João Gonçalves 13 Fev 14

O primeiro-ministro foi ao Tramagal dizer, e cito de cor, que "estamos a caminhar para viver dentro das nossas possibilidades". O uso do plural majestático é manifestamente irónico embora, decerto, as figuras da retórica clássica não devam ser o "forte" da formação intelectual de Passos Coelho. Quem o conhece bem, disse-me outro dia que o chefe do governo se "sente" como um evangelista de "igrejas" como a IURD (salvo o devido respeito) que, uma vez recolhido o dízimo junto dos suspeitos do costume, fica como que tomado por uma "visão" escatológica em relação à sua função de pastor milenar da pátria.

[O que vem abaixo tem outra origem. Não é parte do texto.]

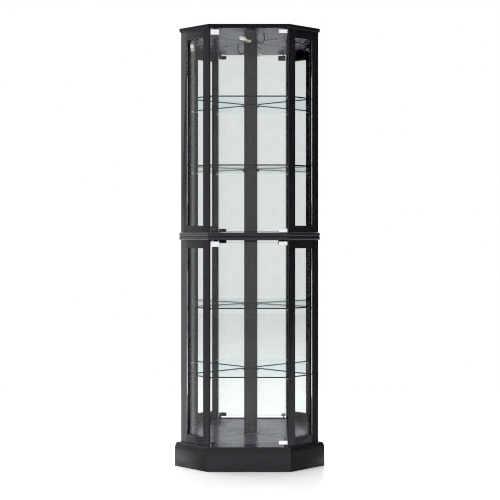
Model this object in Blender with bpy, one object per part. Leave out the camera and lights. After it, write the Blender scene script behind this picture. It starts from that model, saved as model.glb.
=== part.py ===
"""Five-sided corner display cabinet with two mirrored sections, each behind a frameless glass door.

Metres, +Z up. The front faces -Y, the right-angled back corner points to +Y, and the
origin is on the floor under the middle of the footprint.
"""

import math

import bmesh
import bpy
from mathutils import Matrix, Vector

# Driving dimensions of the case, a square against two walls with its front corner cut off.
WALL_SIDE = 0.400
RETURN_WIDTH = 0.172
HEIGHT = 1.800
PLINTH_HEIGHT = 0.098
BOARD = 0.018
GAP = 0.0003
SIDE_LIP = 0.010

# Levels of the horizontal boards.
BASE_BOARD_Z = (0.078, 0.094)
MIDDLE_BOARD_Z = (0.930, 0.960)
TOP_BOARD_Z = (1.784, HEIGHT)
OVERHANG = 0.009
BEAD_ROOT = 0.0055
COVE_ROOT = 0.004
COVE_HEIGHT = 0.006
RIM_ROUND = 0.002
PLINTH_MOULDING = (0.008, 0.028)
SECTIONS = {
    "lower": (BASE_BOARD_Z[1], MIDDLE_BOARD_Z[0]),
    "upper": (MIDDLE_BOARD_Z[1], TOP_BOARD_Z[0]),
}

# Side frames, their glass and the mirrored backs.
STILE = 0.036
RAILS = {"lower": (0.0390, 0.0331), "upper": (0.0287, 0.0350)}
FRONT_LAND = 0.0045
REBATE = 0.005
SIDE_GLASS = 0.004
BACK_PANEL = 0.005
MIRROR = 0.0032
POST_LEG = 0.048
POST_DEPTH = 0.0095
POST_CHAMFER = 0.0015

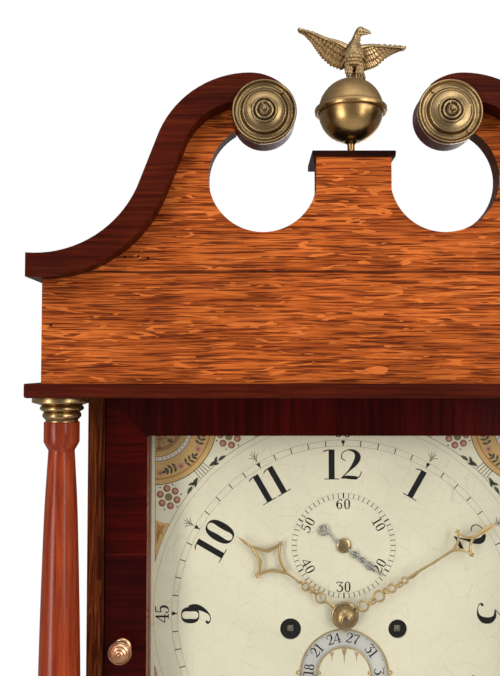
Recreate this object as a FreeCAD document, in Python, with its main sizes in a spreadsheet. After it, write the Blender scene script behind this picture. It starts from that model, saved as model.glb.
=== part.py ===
import FreeCAD, Part
import math
import operator
import os

import Sketcher
from FreeCAD import Placement, Rotation, Vector

# Tall case clock with a scrolled hood and an eight-day weight-driven movement.
# Millimetres, +Z up. The origin is on the floor, in the middle of the footprint.
# The front faces -Y, and the wall plane is at the back.

# Driving sizes

SIZES = {
    # one clearance for each kind of fit
    "pivot_gap": 0.05,
    "shoulder_gap": 0.2,
    "joinery_gap": 1.5,
    "slide_gap": 1.0,
    "board": 18,
    "thin_board": 14,
    "overrun": 5,
    # how far a turned curve may lie from its chords
    "chord_gap": 0.25,
    # the wall stands as far behind the origin as the rosettes reach in front of it
    "wall_place": 135,
    # base
    "base_width": 470,
    "base_depth": 250,
    "base_top": 500,
    "ledge_width": 32,
    "backboard_rebate": 6,
    "foot_height": 110,
    "foot_width": 120,
    "foot_thick": 22,
    "rear_foot_width": 100,
    "foot_arch_height": 62,
    "foot_arch_radius": 55,
    "foot_step": 18,
    "base_moulding_height": 46,
    "plinth_moulding_height": 20,
    "plinth_moulding_reach": 9,
    # trunk
    "trunk_width": 350,
    "trunk_depth": 200,
    "throat_height": 46,
    "doorway_width": 210,
    "doorway_bottom": 706,
    "doorway_side_top": 1424,
    "doorway_rise": 30,
    "door_lap": 6,
    "door_lip": 8,
    "door_body": 16,
    "door_play": 1.5,
    "screw_hole_radius": 3,
    "screw_hole_x": 120,
    "screw_hole_z": 1450,
    # trunk door hinges and lock
    "hinge_pin_radius": 2,
    "hinge_knuckle_radius": 4,
    "hinge_edge_gap": 0.3,
    "hinge_height": 54,
    "hinge_leaf": 2,
    "hinge_leaf_width": 20,
    "hinge_inset": 110,
    "lock_z": 1090,
    "lock_x": 84,
    "lock_width": 34,
    "lock_height": 46,
    "lock_depth": 12,
    "lock_wall": 1.5,
    "bolt_height": 10,
    "bolt_thick": 4,
    "bolt_length": 16,
    "bolt_gap": 0.3,
    "key_hole_radius": 3.2,
    "key_shank_radius": 2.4,
    "key_shank_out": 16,
    "key_bow_radius": 9,
    "key_bow_wire": 2.2,
    "key_bow_thick": 3.4,
    "key_bit_length": 7,
    "key_bit_height": 4,
    "escutcheon_width": 24,
    "escutcheon_height": 40,
    "escutcheon_thick": 1.2,
    # hood
    "hood_width": 426,
    "hood_base_top": 1571,
    "hood_base_height": 35,
    "hood_base_reach": 40,
    "hood_front": 56,
    "hood_top": 1966,
    "column_x": 228,
    "column_y": 82,
    "entablature_width": 478.4,
    "entablature_front": 102,
    "frieze_board": 15,
    "cornice_height": 11,
    "cornice_reach": 10,
    "dust_board_z": 2060,
    "dust_board": 8,
    "side_frieze_top": 2074,
    # hood door
    "door_width": 394,
    "door_bottom": 1572.5,
    "door_top": 1964.5,
    "door_stile": 33.5,
    "door_rail": 31,
    "door_front": 62,
    "door_rebate": 5,
    "glass": 2,
    "knob_x": 182.5,
    "knob_z": 1764.6,
    "knob_radius": 9.4,
    "knob_out": 19,
    "pivot_x": 190,
    "pivot_back": 3,
    "pivot_radius": 2,
    "pivot_length": 7,
    "pivot_strap": 2,
    "pivot_strap_width": 12,
    "pivot_strap_reach": 30,
    # columns, each size from the column's foot or its axis
    "column_top_radius": 10,
    "column_upper_radius": 12.6,
    "column_middle_radius": 15.8,
    "column_foot_radius": 16.6,
    "column_neck_drop": 42,
    "column_upper_drop": 90,
    "column_middle_drop": 212,
    "column_foot_rise": 49,
    "shaft_bend": 1500,
    "collar_radius": 13.8,
    "collar_drop": 35,
    "capital_height": 19.4,
    "capital_radius": 23,
    "capital_foot_radius": 13,
    "capital_disc": 5,
    "column_base_height": 18,
    "column_base_radius": 23,
    # pediment, heights above the frieze's lower edge
    "neck_thick": 17,
    "neck_end_x": 247.2,
    "neck_low": 90.7,
    "neck_width": 18,
    "neck_lower_bend": 83,
    "neck_rise_x": 164.2,
    "neck_rise_z": 158.2,
    "neck_inner_rise_x": 145.7,
    "neck_inner_rise_z": 150.6,
    "neck_turn_x": 148,
    "neck_turn_z": 200,
    "neck_inner_turn_x": 130.5,
    "neck_inner_turn_z": 189,
    "neck_upper_bend": 74.4,
    "neck_inner_bend": 50,
    "neck_top_x": 80,
    "neck_top_z": 244.5,
    "neck_tip_x": 56,
    "neck_tip_z": 236,
    "neck_tip_bend": 38,
    "neck_inner_top_x": 95,
    "neck_inner_top_z": 222,
    "scroll_x": 69.4,
    "scroll_z": 213.8,
    "scroll_radius": 24,
    "rosette_radius": 24.4,
    "rosette_out": 8,
    "rosette_boss": 8,
    "cutout_x": 70,
    "cutout_z": 169,
    "cutout_radius": 42,
    "block_half_width": 29,
    "block_top": 185.3,
    "cap_height": 4.5,
    "cap_reach": 3,
    "cap_depth": 46,
    # finial
    "finial_y": 87,
    "finial_foot_radius": 11,
    "finial_neck_radius": 3.4,
    "ball_rise": 36.4,
    "ball_radius": 25.6,
    "ball_ring_radius": 28.4,
    "ball_ring_half": 2.2,
    "eagle_height": 44,
    "eagle_body_radius": 8,
    "wing_span": 88,
    "wing_thick": 5,
    # dial
    "dial_z": 1780,
    "dial_width": 330,
    "dial_front": 28,
    "dial_thick": 1.5,
    "mask_opening": 328,
    "mask_drop": 10.5,
    "mask_thick": 12,
    "mask_gap": 2,
    "seconds_z": 57.3,
    "seconds_hole_radius": 2.6,
    "winding_x": 45.5,
    "winding_drop": 13,
    "winding_hole_radius": 8.9,
    "strike_hole_radius": 7.9,
    "date_z": 51,
    "date_inner": 23,
    "date_outer": 37,
    "date_half_angle_share": 0.27,
    "date_disc_radius": 40,
    "date_disc": 1,
    "date_disc_gap": 1,
    "date_bore": 2.2,
    # hands
    "hour_length": 111,
    "minute_length": 151,
    "second_length": 41.8,
    "second_boss_radius": 2.4,
    "hand_thick": 1.2,
    "hour_hand_front": 33.5,
    "minute_hand_front": 38,
    "second_hand_front": 30.6,
    "hand_boss_radius": 9,
    "nut_radius": 9.8,
    "nut_height": 6,
    # movement frame
    "dial_foot": 24,
    "dial_foot_radius": 4,
    "dial_foot_x": 62,
    "dial_foot_low": 58,
    "dial_foot_high": 97,
    "plate": 3,
    "plate_space": 60,
    "plate_half_width": 70,
    "plate_below": 66,
    "plate_above": 105,
    "pillar_radius": 4.5,
    "pillar_low_x": 62.5,
    "pillar_low": 60.5,
    "pillar_high_x": 50,
    "pillar_high": 98,
    "seatboard": 20,
    "seatboard_front": 15,
    "seatboard_back": 75,
    "line_slot": 8,
    "line_slot_low": 8,
    "line_slot_high": 46,
    # arbors: each turn is degrees from +X, seen from the arbor before
    "arbor_radius": 2,
    "pivot_pin": 0.9,
    "pin_turn": 80,
    "warning_turn": 84,
    "fly_turn": 101,
    "stud_turn": -60,
    "pallet_z": 83.6,
    # wheels: modules and places along the arbor, from the front plate's inner face
    "centre_module": 1,
    "third_module": 0.9,
    "pin_module": 0.85,
    "warning_module": 0.75,
    "cannon_module": 0.9,
    "wheel_thick": 2,
    "pinion_thick": 6,
    "great_place": 4,
    "third_place": 21,
    "escape_place": 39,
    "centre_place": 49,
    "pin_place": 54,
    "warning_place": 33,
    "fly_place": 12,
    "fly_pinion_place": 31,
    "escape_radius": 17.5,
    "escape_depth": 3,
    "rim": 3.5,
    "hub_radius": 5,
    "spoke": 2.6,
    "barrel_place": 8,
    "barrel_length": 38,
    "barrel_radius": 22.75,
    "barrel_flange": 1.5,
    "barrel_flange_reach": 3,
    "winding_arbor_radius": 3.2,
    "winding_square": 5,
    "winding_square_back": 0.6,
    "hour_wheel_place": 18,
    "cannon_wheel_place": 10,
    "hour_pipe_radius": 4.5,
    "hour_hub_radius": 7,
    "cannon_pipe_radius": 3,
    "centre_arbor_radius": 1.6,
    "minute_stud_radius": 0.8,
    "fly_radius": 9,
    "fly_length": 17,
    "fly_thick": 0.8,
    # lines, pulleys and weights
    "line_radius": 1.25,
    "line_y": 27,
    "pulley_radius": 22,
    "pulley_thick": 9,
    "pulley_rim": 2.5,
    "pulley_pin_radius": 2.5,
    "stirrup_thick": 2,
    "stirrup_width": 12,
    "stirrup_gap": 1,
    "weight_radius": 33,
    "weight_height": 180,
    "weight_low": 420,
    "weight_neck": 46,
    "weight_crown": 14,
    # pendulum
    "pendulum_y": 85.5,
    "pendulum_length": 994,
    "rod_radius": 2.5,
    "suspension_width": 10,
    "suspension_thick": 0.8,
    "suspension_rise": 9,
    "suspension_drop": 14,
    "bob_radius": 57.5,
    "bob_thick": 30,
    "bob_edge": 6,
    "nut_drop": 14,
    "rating_nut_radius": 9,
    "rating_nut_height": 8,
    "cock_width": 40,
    "cock_depth": 30,
    "cock_height": 8,
    "cock_gap": 1.5,
    # pallets and crutch
    "pallet_thick": 3,
    "pallet_inner_radius": 19.2,
    "pallet_outer_radius": 23.2,
    "pallet_half_angle_share": 0.16,
    "crutch_arbor_radius": 1.6,
    "crutch_wire_radius": 1.2,
    "crutch_length": 66,
    "crutch_gap": 0.4,
    "crutch_fork": 2.5,
    "crutch_place": 5,
    # bell and hammer
    "bell_x": -8,
    "bell_y": 26,
    "bell_post_gap": 1,
    "bell_low": 112,
    "bell_radius": 46,
    "bell_height": 36,
    "bell_wall": 2.5,
    "bell_post_radius": 2.5,
    "bell_arm_height": 3,
    "hammer_x": -61.5,
    "hammer_z": 50,
    "hammer_rod_radius": 1.5,
    "hammer_head_radius": 4,
    "hammer_head_length": 14,
    "hammer_head_gap": 1.5,
}

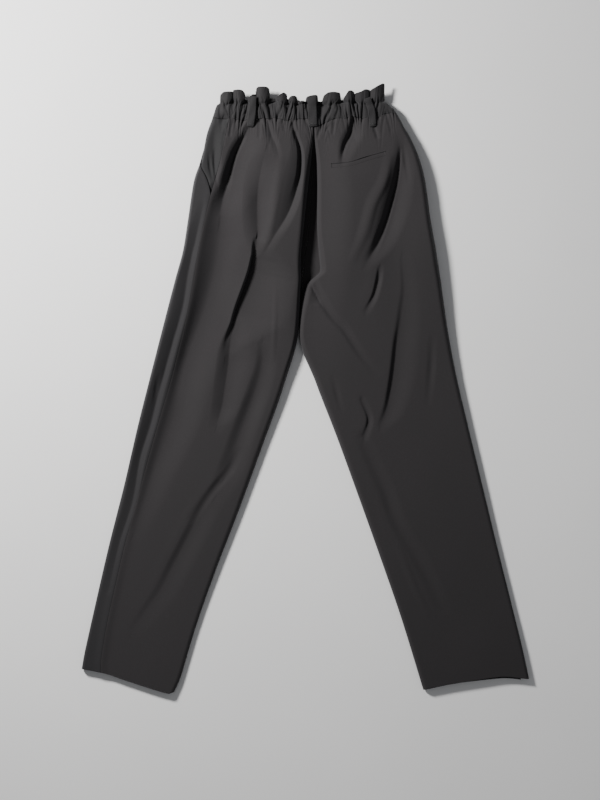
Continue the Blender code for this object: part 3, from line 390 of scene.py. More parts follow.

Depois de ter conseguido, pelo menos na semântica, mudar o sintagma "acima das nossas possibilidades" para o "dentro" delas, Passos com certeza quer significar por "dentro das nossas possibilidades" coisas como "habituem-se a viver na nova normalidade". O que, para a maior parte das pessoas, quer dizer "habituem-se a viver com as vossas novas impossibilidades". O que é certo é que esta mistificação, mais "espiritual" que política, vai fazendo o seu caminho comunicacional - o único que interessa fazer - enquanto o mais próximo candidato a sucessor deste notável evangelista, A. J. Seguro, cercado por dentro e por fora, aparenta não conseguir sair dos caminhos na floresta em que tanto se enfiou como o enfiaram. Por exemplo, hoje os juros da dívida 10 anos andam pelos 5%, o ministro da Defesa Nacional terá confessado a um general não entender "nada" de Defesa, o glorioso perdão fiscal do final do ano terá "custado" quase 500 milhões de euros em juros, coimas e derivados, os ajustes directos de 2013 terão ficado na orla do 2 mil milhões de euros, os famosos submarinos, em 300 milhões, o arbítrio da "avaliação do desempenho" passa a poder despedir democrático-cristã-livremente, mas um pensionista que receba três dígitos líquidos de rendimento já não tem dinheiro a meio do mês para poder "viver dentro das suas possibilidades"? As "novas impossibilidades" existem porque subsistem "velhas possibilidades" do tipo das indicadas que escapam ao vocabulário da promessa da felicidade "empresarial" que não entra no plural majestático do primeiro-ministro. Talvez a escultora do regime, a grande navegadora de cacilheiros Vasconcelos, consiga traduzir este "desígnio" original para os quarenta anos do "25 de Abril". Quem, melhor do que ela, poderia representar as nossas novas impossiblidades?